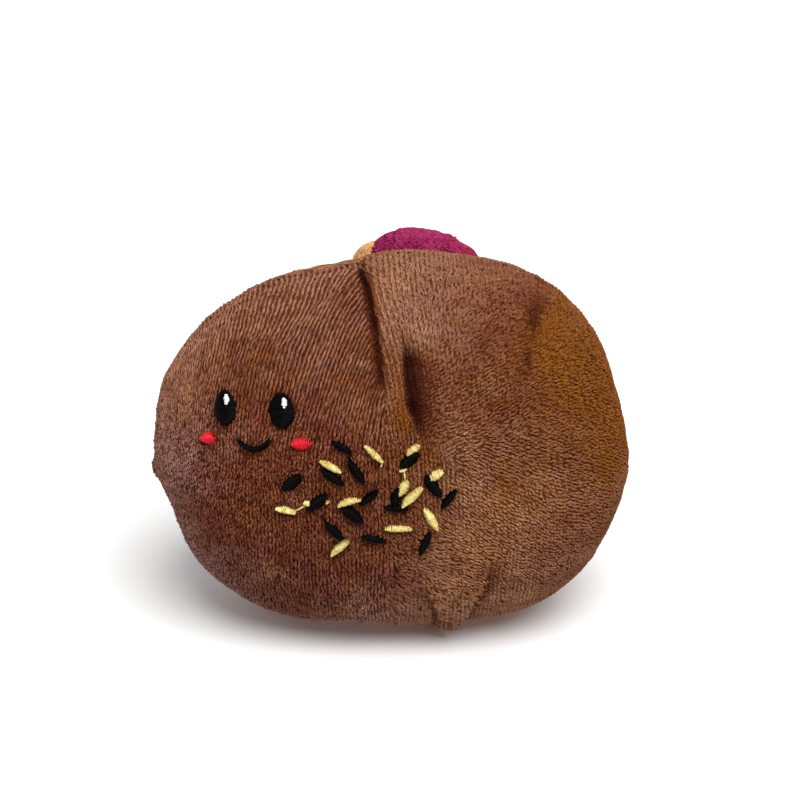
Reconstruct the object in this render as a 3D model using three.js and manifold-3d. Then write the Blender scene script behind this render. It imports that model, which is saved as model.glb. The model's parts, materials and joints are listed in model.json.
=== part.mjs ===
// A stuffed plush copy of a red bean bun, 150 mm wide. A brown bun of short-pile fabric lies on a small
// flat spot. A dart with a pucker runs down its front from the top, and another one runs up from the bottom.
// Behind the top a torn opening shows the filling: a cushioned yellow crumb rim round a raised magenta bean
// paste centre. Sesame seeds and a plain smiling face are embroidered on the front, a little proud of it.
// Millimetres, +Z up, the front faces -Y, and the origin is under the middle of the bun.
import * as THREE from "three";
import { mergeVertices } from "three/addons/utils/BufferGeometryUtils.js";
import Module from "manifold-3d";

// The stuffed form, from its own centre to each side.
const CENTRE_UP = 53.5; // the centre's height over the flat spot
const HALF_LEFT = 73;
const HALF_RIGHT = 73.4;
const HALF_DEPTH = 50;
const HALF_ABOVE = 60.8;
const HALF_BELOW = 56.4;
// How square the front outline is in each quarter, 2 for an ellipse, and how square the side outline is.
const SQUARE = { upperLeft: 2.07, upperRight: 2.46, lowerRight: 2.37, lowerLeft: 2.16 };
const SQUARE_DEPTH = 2.3;
// The bun's mesh has rings across it from one seam end to the other, each with points around.
const RINGS = 54;
const AROUND = 64;

// Soft bumps and dents of the front: across, up, half-width, half-height and rise.
const SWELLS = [
  { across: 24, up: 30, wide: 24, high: 22, rise: 1.8 }, // right lobe beside the dart
  { across: -38, up: 14, wide: 24, high: 22, rise: 1.4 }, // left lobe, under the face
  { across: -6, up: -22, wide: 26, high: 18, rise: 1.0 }, // belly
  { across: 40, up: -16, wide: 20, high: 20, rise: 1.2 }, // lower right lobe
  { across: 43, up: 40, wide: 6, high: 12, rise: -1.2 }, // dent on the right shoulder
  { across: 50, up: 6, wide: 8, high: 16, rise: -0.8 }, // slack by the right seam end
  { across: -65, up: -17, wide: 12, high: 11, rise: -2.6 }, // slack under the left seam end
  { across: 67, up: 22, wide: 14, high: 13, rise: -2.4 }, // slack over the right seam end
  { across: -24, up: 56, wide: 15, high: 14, rise: -1.8 }, // low top of the left panel
];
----
• **WHAT YOU SHOULD DO**: Each line of the material should be echoed exactly.

• **TASK SOLUTION**:
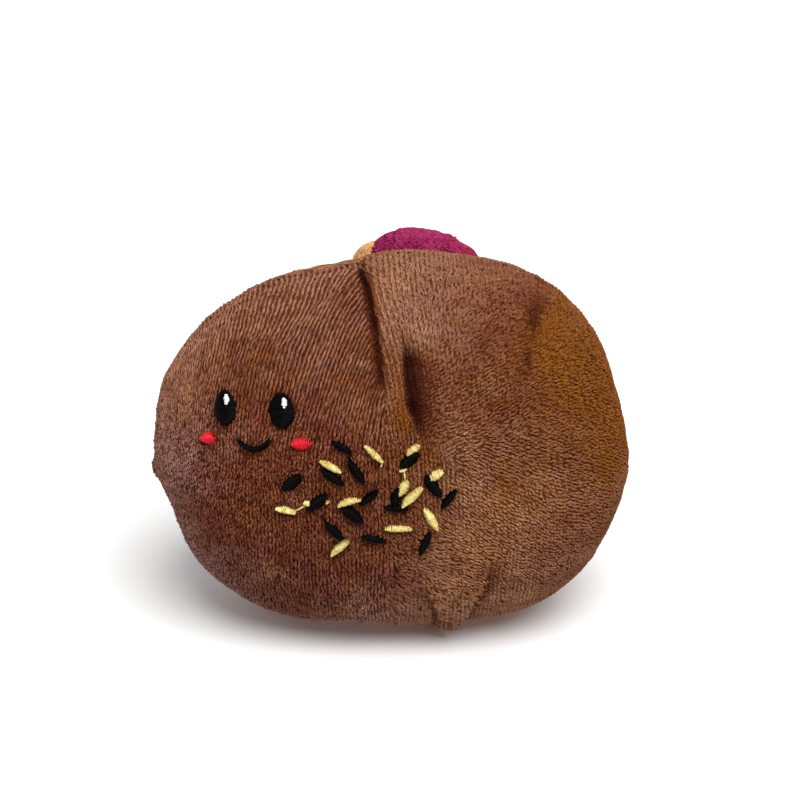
Reconstruct the object in this render as a 3D model using three.js and manifold-3d. Then write the Blender scene script behind this render. It imports that model, which is saved as model.glb. The model's parts, materials and joints are listed in model.json.
=== part.mjs ===
// A stuffed plush copy of a red bean bun, 150 mm wide. A brown bun of short-pile fabric lies on a small
// flat spot. A dart with a pucker runs down its front from the top, and another one runs up from the bottom.
// Behind the top a torn opening shows the filling: a cushioned yellow crumb rim round a raised magenta bean
// paste centre. Sesame seeds and a plain smiling face are embroidered on the front, a little proud of it.
// Millimetres, +Z up, the front faces -Y, and the origin is under the middle of the bun.
import * as THREE from "three";
import { mergeVertices } from "three/addons/utils/BufferGeometryUtils.js";
import Module from "manifold-3d";

// The stuffed form, from its own centre to each side.
const CENTRE_UP = 53.5; // the centre's height over the flat spot
const HALF_LEFT = 73;
const HALF_RIGHT = 73.4;
const HALF_DEPTH = 50;
const HALF_ABOVE = 60.8;
const HALF_BELOW = 56.4;
// How square the front outline is in each quarter, 2 for an ellipse, and how square the side outline is.
const SQUARE = { upperLeft: 2.07, upperRight: 2.46, lowerRight: 2.37, lowerLeft: 2.16 };
const SQUARE_DEPTH = 2.3;
// The bun's mesh has rings across it from one seam end to the other, each with points around.
const RINGS = 54;
const AROUND = 64;

// Soft bumps and dents of the front: across, up, half-width, half-height and rise.
const SWELLS = [
  { across: 24, up: 30, wide: 24, high: 22, rise: 1.8 }, // right lobe beside the dart
  { across: -38, up: 14, wide: 24, high: 22, rise: 1.4 }, // left lobe, under the face
  { across: -6, up: -22, wide: 26, high: 18, rise: 1.0 }, // belly
  { across: 40, up: -16, wide: 20, high: 20, rise: 1.2 }, // lower right lobe
  { across: 43, up: 40, wide: 6, high: 12, rise: -1.2 }, // dent on the right shoulder
  { across: 50, up: 6, wide: 8, high: 16, rise: -0.8 }, // slack by the right seam end
  { across: -65, up: -17, wide: 12, high: 11, rise: -2.6 }, // slack under the left seam end
  { across: 67, up: 22, wide: 14, high: 13, rise: -2.4 }, // slack over the right seam end
  { across: -24, up: 56, wide: 15, high: 14, rise: -1.8 }, // low top of the left panel
];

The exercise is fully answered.